Source excerpt:
····················

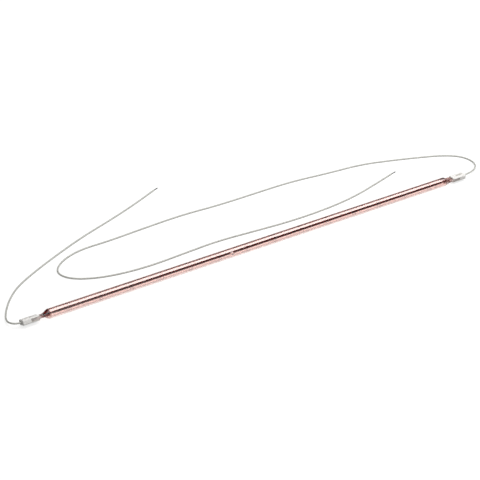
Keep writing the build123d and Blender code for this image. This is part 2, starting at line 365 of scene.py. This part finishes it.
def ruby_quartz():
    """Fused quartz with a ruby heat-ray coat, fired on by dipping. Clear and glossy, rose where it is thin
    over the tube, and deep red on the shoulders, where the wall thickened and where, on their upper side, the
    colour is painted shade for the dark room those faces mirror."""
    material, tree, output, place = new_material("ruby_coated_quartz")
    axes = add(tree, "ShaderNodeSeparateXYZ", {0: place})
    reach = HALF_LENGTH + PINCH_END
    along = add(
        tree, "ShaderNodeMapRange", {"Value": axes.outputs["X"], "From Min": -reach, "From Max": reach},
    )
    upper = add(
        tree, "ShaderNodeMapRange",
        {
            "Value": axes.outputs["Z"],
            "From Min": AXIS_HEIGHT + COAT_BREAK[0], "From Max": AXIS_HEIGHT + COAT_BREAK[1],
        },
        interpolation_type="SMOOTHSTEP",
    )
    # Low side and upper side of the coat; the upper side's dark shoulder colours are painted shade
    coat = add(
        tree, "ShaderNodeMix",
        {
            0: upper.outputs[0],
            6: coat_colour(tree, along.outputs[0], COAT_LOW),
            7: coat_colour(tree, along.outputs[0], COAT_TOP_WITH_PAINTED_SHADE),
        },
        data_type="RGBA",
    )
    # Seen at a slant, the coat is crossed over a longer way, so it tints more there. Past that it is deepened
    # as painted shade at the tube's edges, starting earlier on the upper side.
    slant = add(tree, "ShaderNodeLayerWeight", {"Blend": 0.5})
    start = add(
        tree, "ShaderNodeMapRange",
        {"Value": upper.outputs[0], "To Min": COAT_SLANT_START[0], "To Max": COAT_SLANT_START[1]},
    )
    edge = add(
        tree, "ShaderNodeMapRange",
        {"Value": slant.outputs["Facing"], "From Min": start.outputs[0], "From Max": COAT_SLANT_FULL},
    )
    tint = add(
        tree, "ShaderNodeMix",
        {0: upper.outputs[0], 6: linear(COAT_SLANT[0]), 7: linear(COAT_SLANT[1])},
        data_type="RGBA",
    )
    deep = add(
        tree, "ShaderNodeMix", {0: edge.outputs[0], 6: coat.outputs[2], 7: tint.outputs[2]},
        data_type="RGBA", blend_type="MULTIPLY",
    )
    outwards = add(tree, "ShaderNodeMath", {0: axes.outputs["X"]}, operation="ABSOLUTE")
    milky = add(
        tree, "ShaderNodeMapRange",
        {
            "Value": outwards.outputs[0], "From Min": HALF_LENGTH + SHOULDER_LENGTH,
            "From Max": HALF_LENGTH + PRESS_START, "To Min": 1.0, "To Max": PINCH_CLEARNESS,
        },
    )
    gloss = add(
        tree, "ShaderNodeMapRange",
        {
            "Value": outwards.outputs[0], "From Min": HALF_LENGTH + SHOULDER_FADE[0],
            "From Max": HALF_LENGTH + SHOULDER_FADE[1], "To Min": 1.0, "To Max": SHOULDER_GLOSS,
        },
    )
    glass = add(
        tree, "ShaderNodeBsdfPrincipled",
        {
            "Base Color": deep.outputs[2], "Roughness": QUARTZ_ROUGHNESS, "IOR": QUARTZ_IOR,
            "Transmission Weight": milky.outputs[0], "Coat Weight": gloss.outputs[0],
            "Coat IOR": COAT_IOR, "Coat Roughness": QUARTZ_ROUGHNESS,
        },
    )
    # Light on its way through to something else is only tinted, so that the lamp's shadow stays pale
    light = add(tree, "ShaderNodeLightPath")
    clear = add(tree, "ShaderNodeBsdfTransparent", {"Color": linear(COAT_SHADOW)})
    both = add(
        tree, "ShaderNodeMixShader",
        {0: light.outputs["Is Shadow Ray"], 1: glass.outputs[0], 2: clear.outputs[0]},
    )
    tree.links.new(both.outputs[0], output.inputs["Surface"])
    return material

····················

Task requirements:
Please set down the whole listing above without altering a single line.

Solution to the exercise:
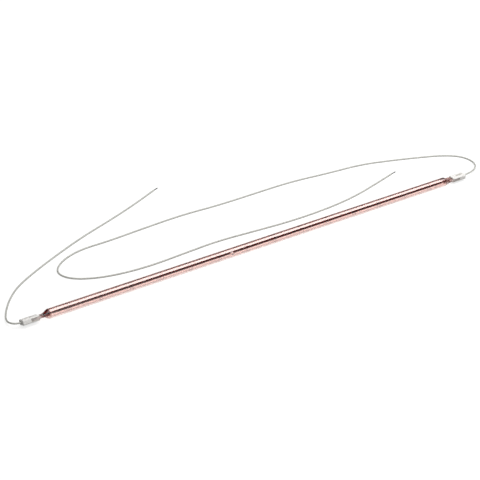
Keep writing the build123d and Blender code for this image. This is part 2, starting at line 365 of scene.py. This part finishes it.
def ruby_quartz():
    """Fused quartz with a ruby heat-ray coat, fired on by dipping. Clear and glossy, rose where it is thin
    over the tube, and deep red on the shoulders, where the wall thickened and where, on their upper side, the
    colour is painted shade for the dark room those faces mirror."""
    material, tree, output, place = new_material("ruby_coated_quartz")
    axes = add(tree, "ShaderNodeSeparateXYZ", {0: place})
    reach = HALF_LENGTH + PINCH_END
    along = add(
        tree, "ShaderNodeMapRange", {"Value": axes.outputs["X"], "From Min": -reach, "From Max": reach},
    )
    upper = add(
        tree, "ShaderNodeMapRange",
        {
            "Value": axes.outputs["Z"],
            "From Min": AXIS_HEIGHT + COAT_BREAK[0], "From Max": AXIS_HEIGHT + COAT_BREAK[1],
        },
        interpolation_type="SMOOTHSTEP",
    )
    # Low side and upper side of the coat; the upper side's dark shoulder colours are painted shade
    coat = add(
        tree, "ShaderNodeMix",
        {
            0: upper.outputs[0],
            6: coat_colour(tree, along.outputs[0], COAT_LOW),
            7: coat_colour(tree, along.outputs[0], COAT_TOP_WITH_PAINTED_SHADE),
        },
        data_type="RGBA",
    )
    # Seen at a slant, the coat is crossed over a longer way, so it tints more there. Past that it is deepened
    # as painted shade at the tube's edges, starting earlier on the upper side.
    slant = add(tree, "ShaderNodeLayerWeight", {"Blend": 0.5})
    start = add(
        tree, "ShaderNodeMapRange",
        {"Value": upper.outputs[0], "To Min": COAT_SLANT_START[0], "To Max": COAT_SLANT_START[1]},
    )
    edge = add(
        tree, "ShaderNodeMapRange",
        {"Value": slant.outputs["Facing"], "From Min": start.outputs[0], "From Max": COAT_SLANT_FULL},
    )
    tint = add(
        tree, "ShaderNodeMix",
        {0: upper.outputs[0], 6: linear(COAT_SLANT[0]), 7: linear(COAT_SLANT[1])},
        data_type="RGBA",
    )
    deep = add(
        tree, "ShaderNodeMix", {0: edge.outputs[0], 6: coat.outputs[2], 7: tint.outputs[2]},
        data_type="RGBA", blend_type="MULTIPLY",
    )
    outwards = add(tree, "ShaderNodeMath", {0: axes.outputs["X"]}, operation="ABSOLUTE")
    milky = add(
        tree, "ShaderNodeMapRange",
        {
            "Value": outwards.outputs[0], "From Min": HALF_LENGTH + SHOULDER_LENGTH,
            "From Max": HALF_LENGTH + PRESS_START, "To Min": 1.0, "To Max": PINCH_CLEARNESS,
        },
    )
    gloss = add(
        tree, "ShaderNodeMapRange",
        {
            "Value": outwards.outputs[0], "From Min": HALF_LENGTH + SHOULDER_FADE[0],
            "From Max": HALF_LENGTH + SHOULDER_FADE[1], "To Min": 1.0, "To Max": SHOULDER_GLOSS,
        },
    )
    glass = add(
        tree, "ShaderNodeBsdfPrincipled",
        {
            "Base Color": deep.outputs[2], "Roughness": QUARTZ_ROUGHNESS, "IOR": QUARTZ_IOR,
            "Transmission Weight": milky.outputs[0], "Coat Weight": gloss.outputs[0],
            "Coat IOR": COAT_IOR, "Coat Roughness": QUARTZ_ROUGHNESS,
        },
    )
    # Light on its way through to something else is only tinted, so that the lamp's shadow stays pale
    light = add(tree, "ShaderNodeLightPath")
    clear = add(tree, "ShaderNodeBsdfTransparent", {"Color": linear(COAT_SHADOW)})
    both = add(
        tree, "ShaderNodeMixShader",
        {0: light.outputs["Is Shadow Ray"], 1: glass.outputs[0], 2: clear.outputs[0]},
    )
    tree.links.new(both.outputs[0], output.inputs["Surface"])
    return material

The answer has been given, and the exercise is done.